Senate Democrats also sent a letter earlier this month to Trump and William Callahan, the Secret Service deputy director, asking whether they planned to publish visitor logs. The lawmakers noted on Friday that the White House has been unresponsive. 
 
Whitehouse added that "if [Trump] won’t adopt that policy himself, Congress should require it.”
 
But the legislation faces an uphill battle in a GOP-controlled Congress, where Democrats will need to win Republican support to get any bill sent to Trump's desk. 
 
The Obama administration published the logs roughly three to four months after they were created. The Democrats noted in their earlier letter that they would expect to start seeing Trump logs as soon as April 20 if the administration were to keep up the practice. 

The White House's visitor records page is being "updated," according to the White House website.

"It will post records of White House visitors on an ongoing basis, once they become available," it says.

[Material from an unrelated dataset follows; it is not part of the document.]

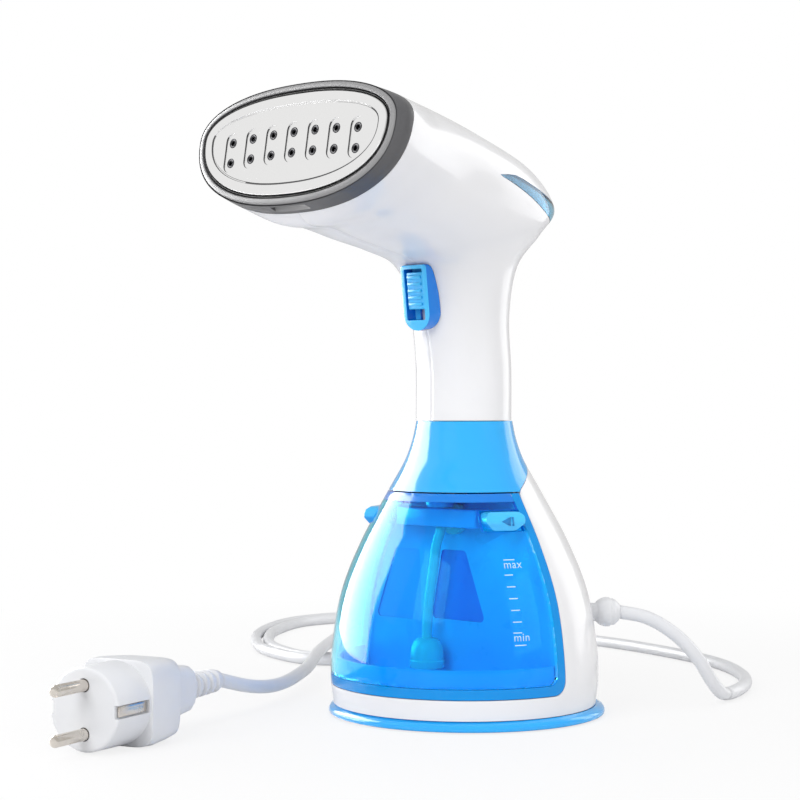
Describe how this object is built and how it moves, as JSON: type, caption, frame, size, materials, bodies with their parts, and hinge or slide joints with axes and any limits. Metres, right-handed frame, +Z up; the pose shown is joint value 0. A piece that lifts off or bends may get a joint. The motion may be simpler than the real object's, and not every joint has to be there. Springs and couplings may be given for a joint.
{
  "type": "handheld garment steamer",
  "caption": "Upright handheld garment steamer with an oval steam nozzle, a thumb switch, a front water tank that pulls off, and a corded plug in a travel adapter.",
  "frame": {"origin": "on the axis of the turned body, on the underside of the base plate's central pad, at the level of the feet on the floor", "axes": "+Z up, nozzle towards -Y, +X to the user's left"},
  "size_m": [0.3611, 0.4243, 0.2639],
  "materials": {
    "white_plastic": "glossy white moulded plastic",
    "grey_plastic": "satin dark grey moulded plastic",
    "polished_steel": "polished stainless steel",
    "bare_steel": "plain steel",
    "cast_aluminium": "die-cast aluminium",
    "sky_plastic": "glossy translucent light blue plastic",
    "cyan_plastic": "glossy bright cyan-blue plastic",
    "tank_plastic": "clear deep blue plastic",
    "lens_plastic": "clear light blue plastic",
    "rubber": "black silicone rubber",
    "silicone": "translucent silicone rubber",
    "copper": "enamelled copper winding",
    "circuit_board": "green circuit board",
    "nickel": "nickel-plated brass",
    "cord_plastic": "light grey-white soft plastic"
  },
  "bodies": {
    "steamer": {"housing_left": "white_plastic", "housing_right": "white_plastic", "housing_screw_1": "bare_steel", "housing_screw_2": "bare_steel", "nozzle_bezel": "grey_plastic", "nozzle_seal": "rubber", "steam_plate": "polished_steel", "diffuser_tray": "cast_aluminium", "boiler_body": "cast_aluminium", "boiler_cover": "cast_aluminium", "heating_element": "bare_steel", "thermostat": "bare_steel", "thermal_fuse": "bare_steel", "indicator_lens": "lens_plastic", "led_board": "circuit_board", "switch_bezel": "cyan_plastic", "microswitch": "grey_plastic", "control_board": "circuit_board", "pump_body": "white_plastic", "pump_coil": "copper", "pump_spring": "bare_steel", "pump_bracket": "cast_aluminium", "feed_hose": "silicone", "suction_hose": "silicone", "chassis": "white_plastic", "collar": "sky_plastic", "rear_shell": "white_plastic", "base_ring": "sky_plastic", "base_plate": "sky_plastic", "base_screw_1": "bare_steel", "base_screw_2": "bare_steel", "base_screw_3": "bare_steel", "foot_1": "rubber", "foot_2": "rubber", "foot_3": "rubber", "docking_nozzle": "white_plastic", "cord": "cord_plastic", "plug_body": "cord_plastic", "plug_blade_upper": "nickel", "plug_blade_lower": "nickel"},
    "slider": {"steam_slider": "cyan_plastic"},
    "plunger": {"microswitch_plunger": "copper"},
    "piston": {"pump_piston": "bare_steel"},
    "tank": {"tank_shell": "tank_plastic", "tank_frame": "cyan_plastic", "tank_valve": "white_plastic", "dip_hose": "silicone", "hose_weight": "white_plastic", "latch_carrier": "cyan_plastic", "button_spring_left": "bare_steel", "button_spring_right": "bare_steel"},
    "filler": {"filler_plug": "silicone"},
    "button_left": {"release_button_left": "cyan_plastic"},
    "button_right": {"release_button_right": "cyan_plastic"},
    "swivel": {"cord_ball": "cord_plastic"},
    "adapter": {"adapter_body": "cord_plastic", "adapter_pin_upper": "nickel", "adapter_pin_lower": "nickel", "earth_clip_left": "nickel", "earth_clip_right": "nickel"}
  },
  "joints": [
    {"name": "steam_slide", "type": "slide", "parent": "steamer", "child": "slider", "axis": [0, -0.1132, 0.9936], "range_m": [-0.0044, 0.0011]},
    {"name": "plunger_press", "type": "slide", "parent": "steamer", "child": "plunger", "axis": [0, 1, 0], "range_m": [-0.0002, 0.0006]},
    {"name": "pump_stroke", "type": "slide", "parent": "steamer", "child": "piston", "axis": [0, 0, 1], "range_m": [-0.002, 0.002], "deforming": ["pump_spring"]},
    {"name": "tank_release", "type": "slide", "parent": "steamer", "child": "tank", "axis": [0, -1, 0], "range_m": [0, 0.066]},
    {"name": "filler_lift", "type": "slide", "parent": "tank", "child": "filler", "axis": [0, 0, 1], "range_m": [0, 0.008]},
    {"name": "button_left_press", "type": "slide", "parent": "tank", "child": "button_left", "axis": [-0.9063, 0.4226, 0], "range_m": [0, 0.0025]},
    {"name": "button_right_press", "type": "slide", "parent": "tank", "child": "button_right", "axis": [0.9063, 0.4226, 0], "range_m": [0, 0.0025]},
    {"name": "cord_swivel", "type": "hinge", "parent": "steamer", "child": "swivel", "pos_m": [0.0411, 0.049, 0.043], "axis": [0.6426, 0.7662, 0], "range_deg": [-25, 25]},
    {"name": "adapter_pull", "type": "slide", "parent": "steamer", "child": "adapter", "axis": [0.2588, -0.9659, 0], "range_m": [-0.0055, 0.02]}
  ],
  "couplings": [
    {"joint": "plunger_press", "follows": "steam_slide", "ratio": -0.1132}
  ]
}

As of earlier this month, Trump has reportedly spent nearly a quarter of his time as president in the Sunshine State. The Sun Sentinel noted that the president had been in Palm Beach for five weekends since his inauguration. 
 
John Wonderlich, executive director of the Sunlight Foundation, is backing the Democratic bill, arguing that Congress must force the administration to publish the logs if it won't do so voluntarily. 
 
“As long as President Trump continues to conduct public business in his private business, the same standards of disclosure should apply to Mar-a-Lago as the White House," he said.